We recommend that the structure notation (see section 5.1) be used, as it improves readability without adding any overhead. So, for example, use Struct = emp{salary:X} or arg(salary of emp, Struct, X).
Tests are generally rather slow unless they can be compiled away (see indexing).
Waking is more expensive (due to the priority mechanism) than metacalling which is more expensive than compiled calls. Metacalls however do not carry as heavy a penalty as in some other Prolog systems.
Sorting using sort/2 is very efficient and it does not use much space. Using setof/3 , findall/3 etc. is also efficient enough to be used every time a list of all solutions is needed.
=/2 and ==/2 are faster than =:=/2 .
:/2 is optimised away by the compiler if both arguments are known.

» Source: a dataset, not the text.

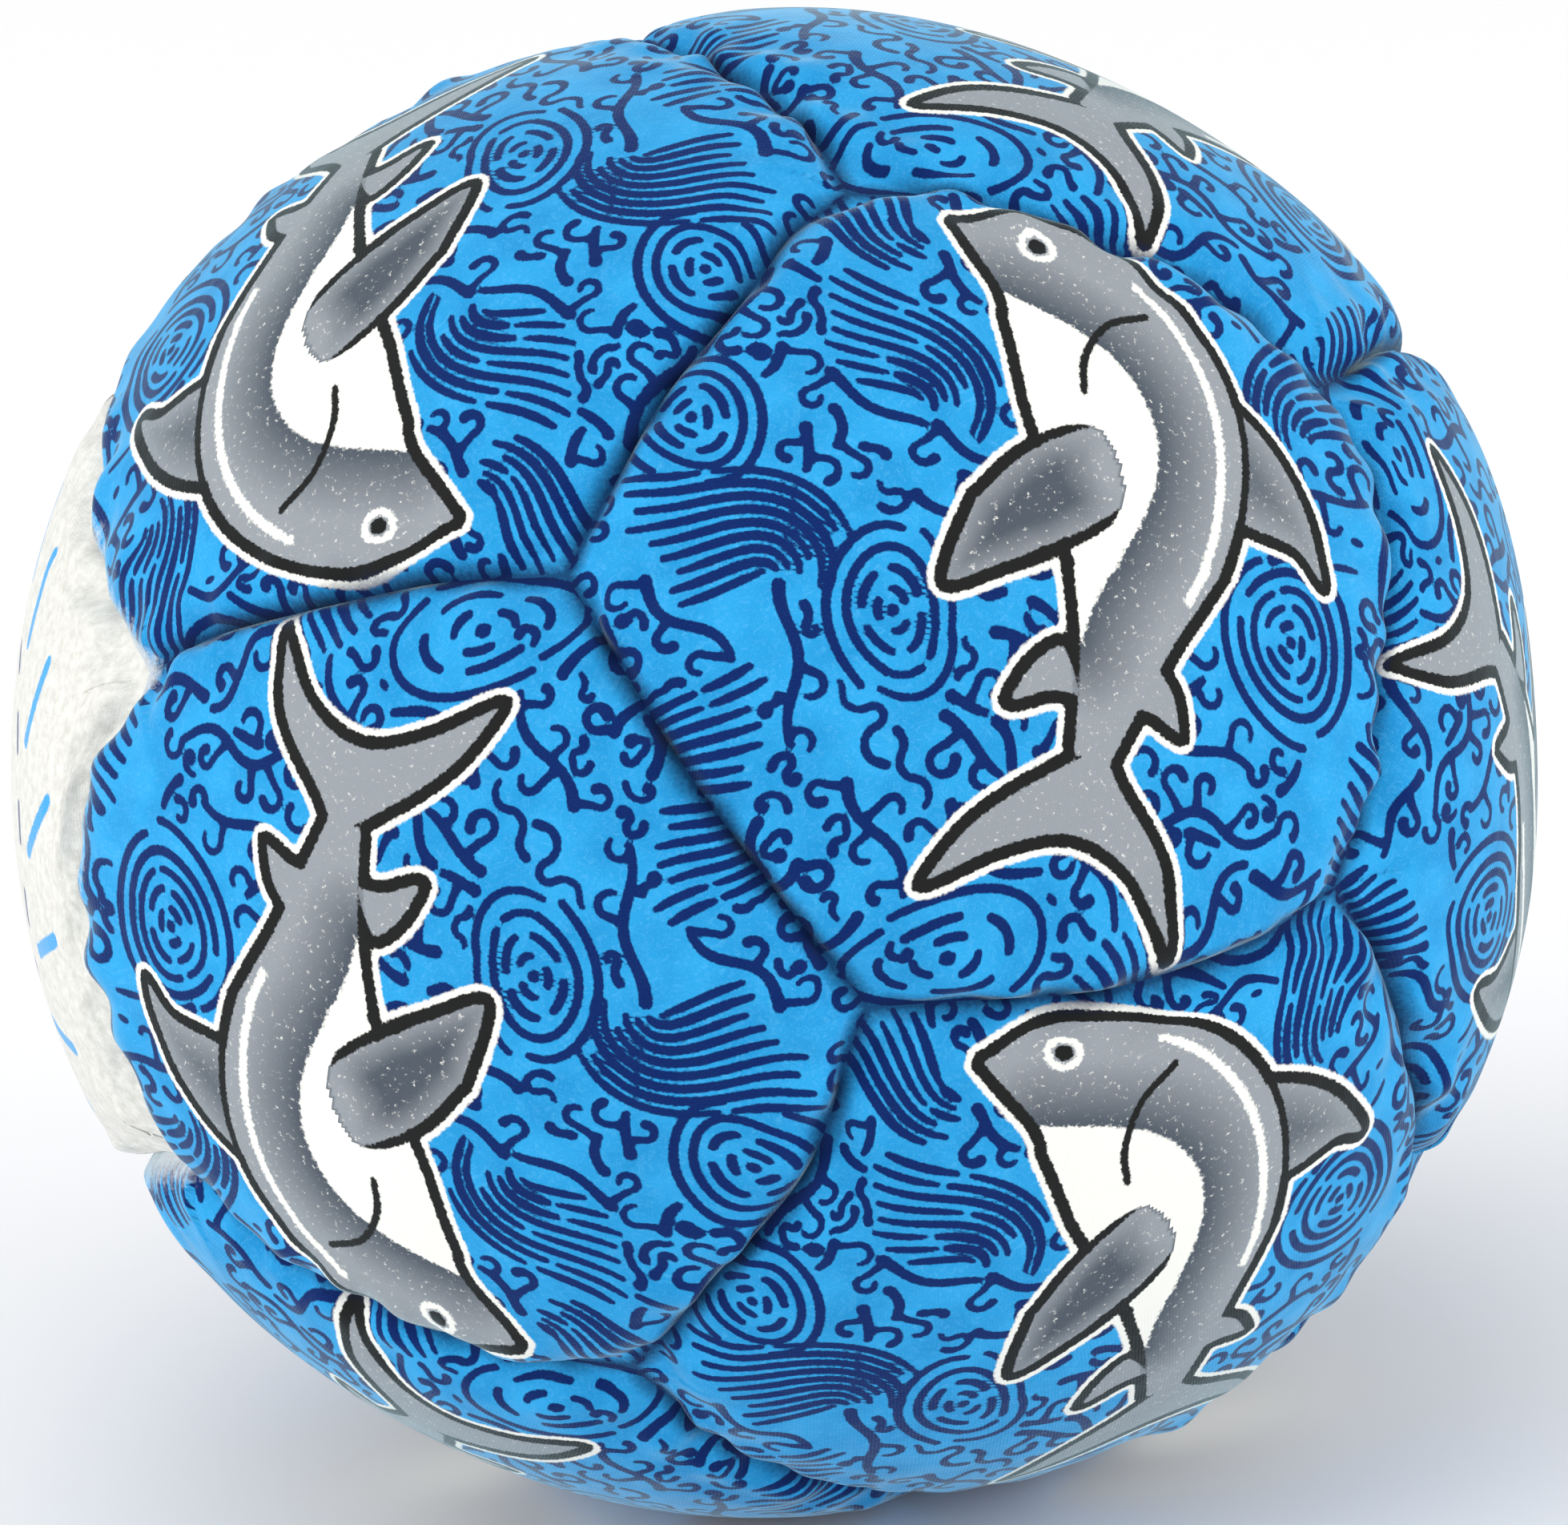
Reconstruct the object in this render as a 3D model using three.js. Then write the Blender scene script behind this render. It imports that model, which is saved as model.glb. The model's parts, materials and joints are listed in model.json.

Starting from ECLⁱPS^e 6.0, there is no performance difference between using multiple clauses or using disjunction or if-then-else cascades. In fact, the compiler normalises multiple clause predicates into a single-clause representation with inline disjunctions. Disjunctions are indexed.
Conditionals (i.e., …->…;…) are compiled more efficiently if the condition is an indexable built-in test.

1: The standard approach is to index only on the first argument.